Not interested in getting any but supposing i was, are they covered by DWA and are there any breeders of this species? What sort of price would i be looking at?


----------



## Martin B (Oct 11, 2007)

Hi, I've been looking at getting some for a while.
I am hoping to be getting a pair from a wildlife park for £230. 
That is reasonably cheap, I have seen them going for £200 each, but I would say £300 is around average. Good luck!


----------



## mattm (Jul 18, 2008)

A wildlife park selling to a private keeper? How rare!


----------



## JPReptiles (Dec 2, 2007)

Central Scotland Reptiles said:


> Not interested in getting any but supposing i was, are they covered by DWA and are there any breeders of this species?

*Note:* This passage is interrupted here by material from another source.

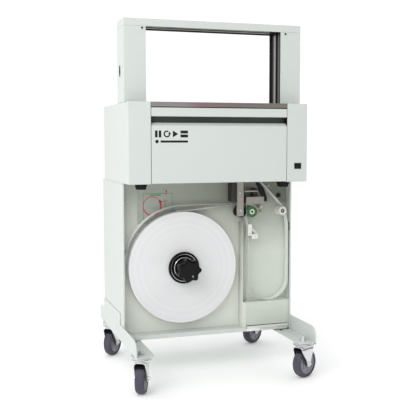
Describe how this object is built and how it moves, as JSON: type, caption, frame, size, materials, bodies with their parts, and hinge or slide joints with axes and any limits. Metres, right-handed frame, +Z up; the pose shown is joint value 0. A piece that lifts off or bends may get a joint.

What sort of price would i be looking at?


Hi,
Prairie dogs are not covered by DWA,and yes there are breeders of this species. Look on the classifieds section i have seen some advertised recently.

John


----------



## stubeanz (Mar 28, 2007)

Martin B said:


> Hi, I've been looking at getting some for a while.
> I am hoping to be getting a pair from a wildlife park for £230.
> That is reasonably cheap, I have seen them going for £200 each, but I would say £300 is around average. Good luck!


tbh mate you'd be better off getting them off a private breeder as they will be alot more friendlier due to most game park/wildlife park bred being kept almost wild in the grounds of the wildlife park and so when they go into a more captive enviroment they can stress out more.
a good breeder of praire dogs is matt lusty hes a member on this forum and im sure he has a waiting list which is a good thing : victory:
stu


----------



## thomas (Jan 3, 2008)

i got one a few wks ago from a guy on here,i paid 130,for him,and hes great.lovely natured annimals.


----------



## Martin B (Oct 11, 2007)

Have contacted someone else on here about PD's they had some listed a few weeks back. It's not definate from the wildlife park but they said they can get me some in 3-5 weeks.
I have tried to contact Matt but have been unsuccessful via pm and email.

Thanks for advice, appreciated.

Martin


----------



## stubeanz (Mar 28, 2007)

unfortunatly other people seem to be having problems getting through to matt aswel hope everythings alright and he starts to post again soon 
stu


----------